=== WHAT THIS TASK INVOLVES ===
Write out each line exactly as it stands, please.

___ PROVIDED DATA

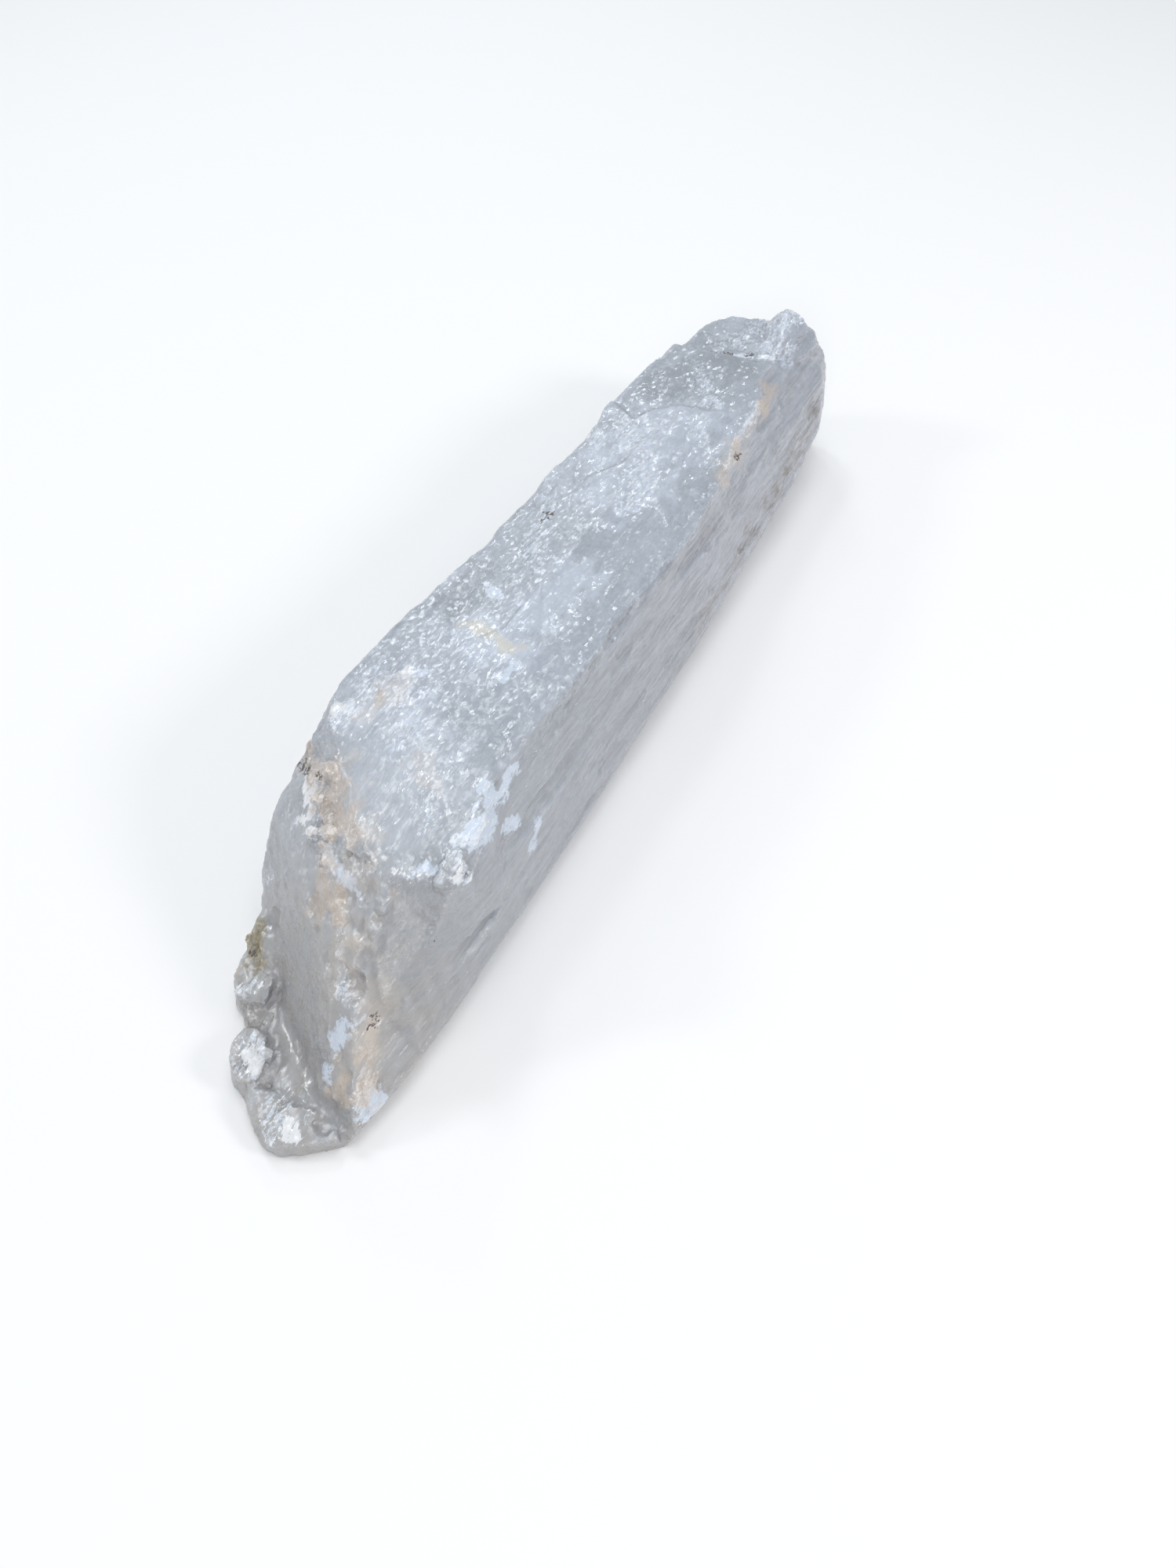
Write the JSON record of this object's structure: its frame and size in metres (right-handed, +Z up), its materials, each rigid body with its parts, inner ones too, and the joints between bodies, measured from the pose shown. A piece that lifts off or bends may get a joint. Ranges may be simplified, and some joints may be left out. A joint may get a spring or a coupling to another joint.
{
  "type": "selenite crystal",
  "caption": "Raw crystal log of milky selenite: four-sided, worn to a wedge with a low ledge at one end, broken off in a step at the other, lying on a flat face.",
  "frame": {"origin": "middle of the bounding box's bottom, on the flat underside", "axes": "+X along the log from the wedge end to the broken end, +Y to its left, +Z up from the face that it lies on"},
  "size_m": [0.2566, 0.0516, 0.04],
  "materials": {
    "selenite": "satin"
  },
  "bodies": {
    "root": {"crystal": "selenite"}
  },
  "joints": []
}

______

=== SOLVED EXERCISE ===
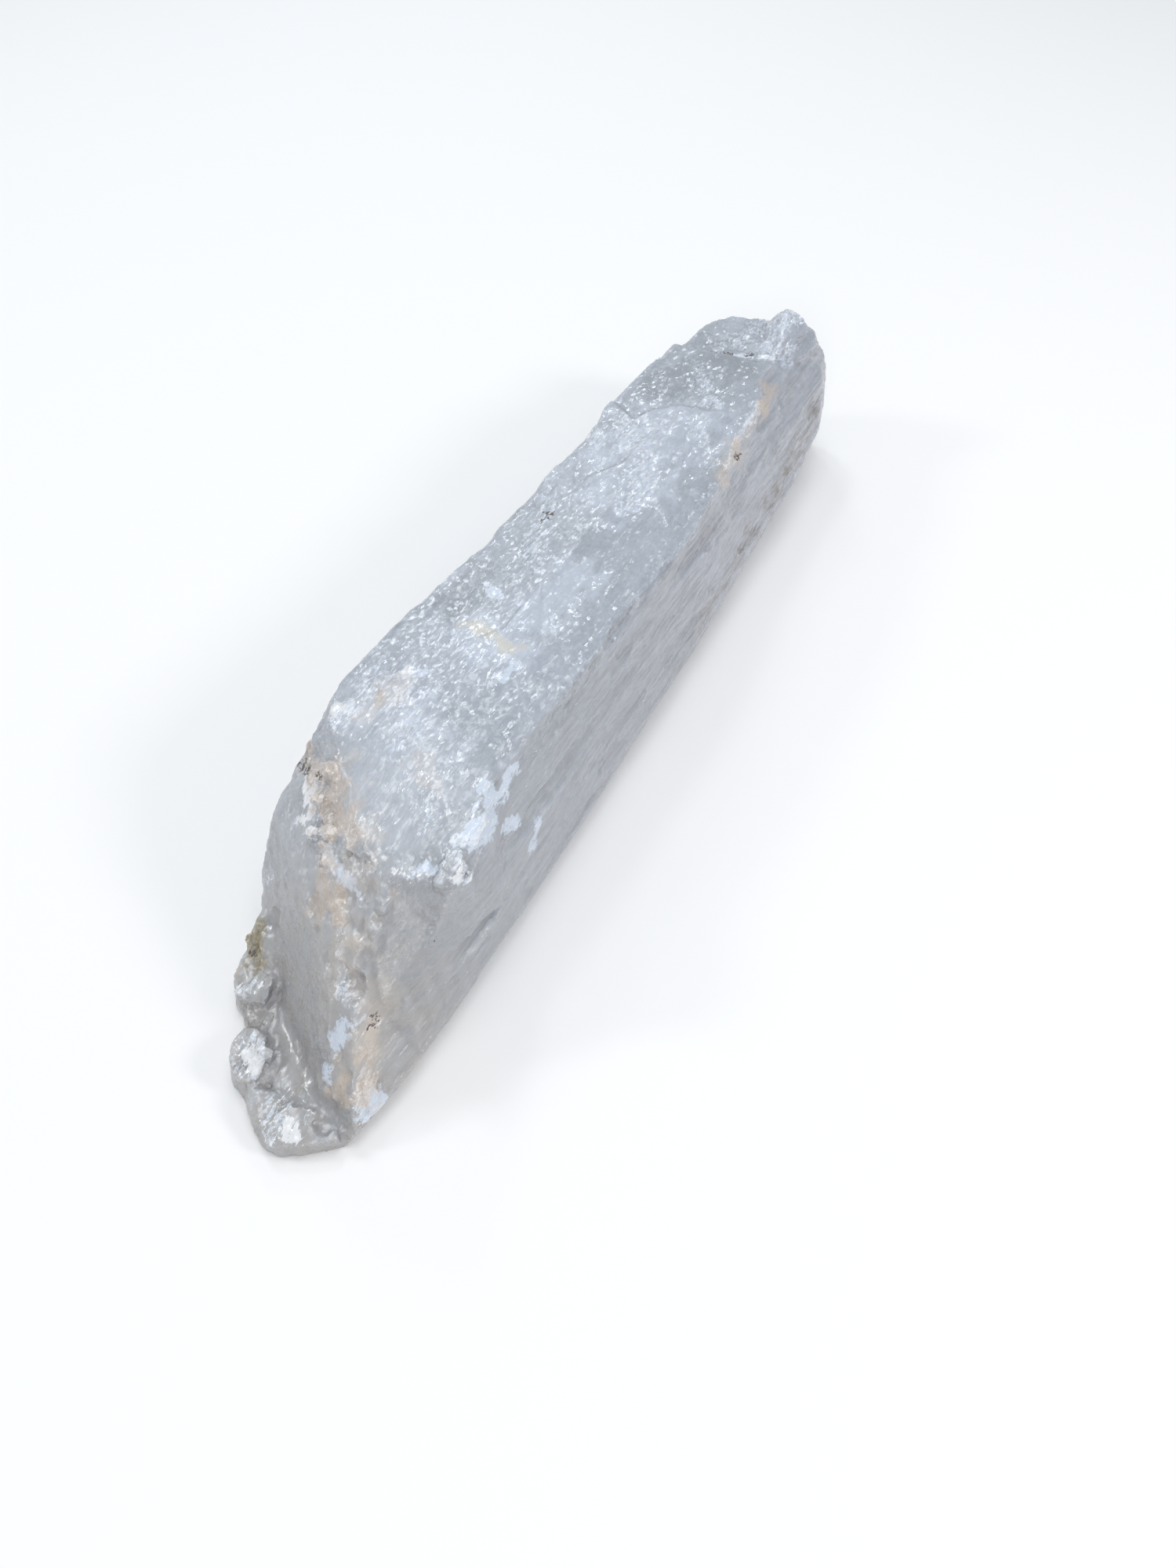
Write the JSON record of this object's structure: its frame and size in metres (right-handed, +Z up), its materials, each rigid body with its parts, inner ones too, and the joints between bodies, measured from the pose shown. A piece that lifts off or bends may get a joint. Ranges may be simplified, and some joints may be left out. A joint may get a spring or a coupling to another joint.
{
  "type": "selenite crystal",
  "caption": "Raw crystal log of milky selenite: four-sided, worn to a wedge with a low ledge at one end, broken off in a step at the other, lying on a flat face.",
  "frame": {"origin": "middle of the bounding box's bottom, on the flat underside", "axes": "+X along the log from the wedge end to the broken end, +Y to its left, +Z up from the face that it lies on"},
  "size_m": [0.2566, 0.0516, 0.04],
  "materials": {
    "selenite": "satin"
  },
  "bodies": {
    "root": {"crystal": "selenite"}
  },
  "joints": []
}